In-Person Poster presentation / poster accept
How gradient estimator variance and bias impact learning in neural networks
Arna Ghosh · Yuhan Helena Liu · Guillaume Lajoie · Konrad P Kording · Blake A Richards
MH1-2-3-4 #133
Keywords: [ credit assignment ] [ learning and plasticity ] [ Gradient approximation ] [ computational neuroscience ] [ Neuromorphic computing ] [ Imperfect gradient descent ] [ Biologically-plausible learning ] [ neural networks ] [ Neuroscience and Cognitive Science ]
There is growing interest in understanding how real brains may approximate gradients and how gradients can be used to train neuromorphic chips. However, neither real brains nor neuromorphic chips can perfectly follow the loss gradient, so parameter updates would necessarily use gradient estimators that have some variance and/or bias.
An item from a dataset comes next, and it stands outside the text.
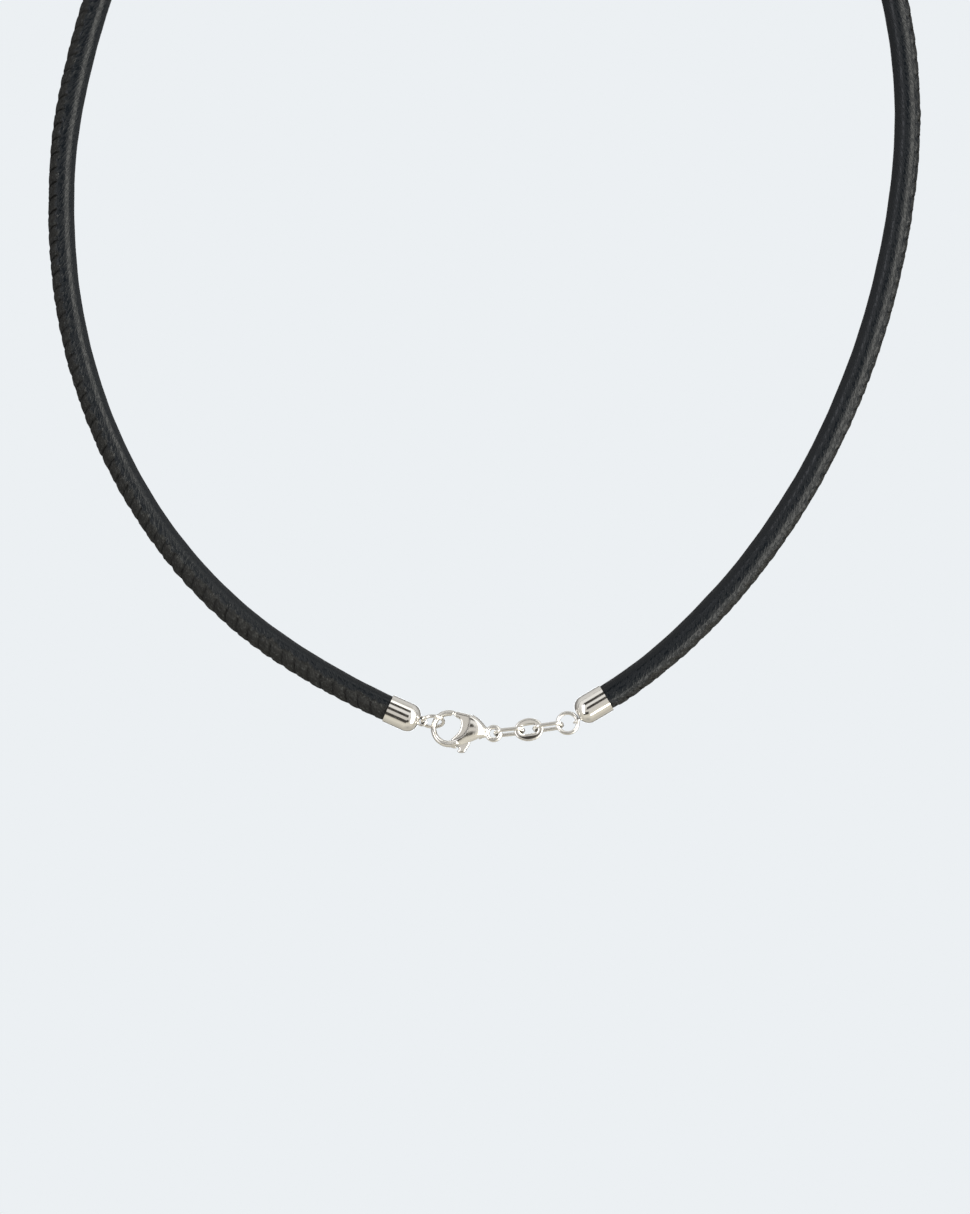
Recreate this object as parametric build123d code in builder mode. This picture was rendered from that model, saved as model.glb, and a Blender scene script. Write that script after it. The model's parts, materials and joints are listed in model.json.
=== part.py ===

Therefore, there is a need to understand better how variance and bias in gradient estimators impact learning dependent on network and task properties. Here, we show that variance and bias can impair learning on the training data, but some degree of variance and bias in a gradient estimator can be beneficial for generalization. We find that the ideal amount of variance and bias in a gradient estimator are dependent on several properties of the network and task: the size and activity sparsity of the network, the norm of the gradient, and the curvature of the loss landscape. As such, whether considering biologically-plausible learning algorithms or algorithms for training neuromorphic chips, researchers can analyze these properties to determine whether their approximation to gradient descent will be effective for learning given their network and task properties.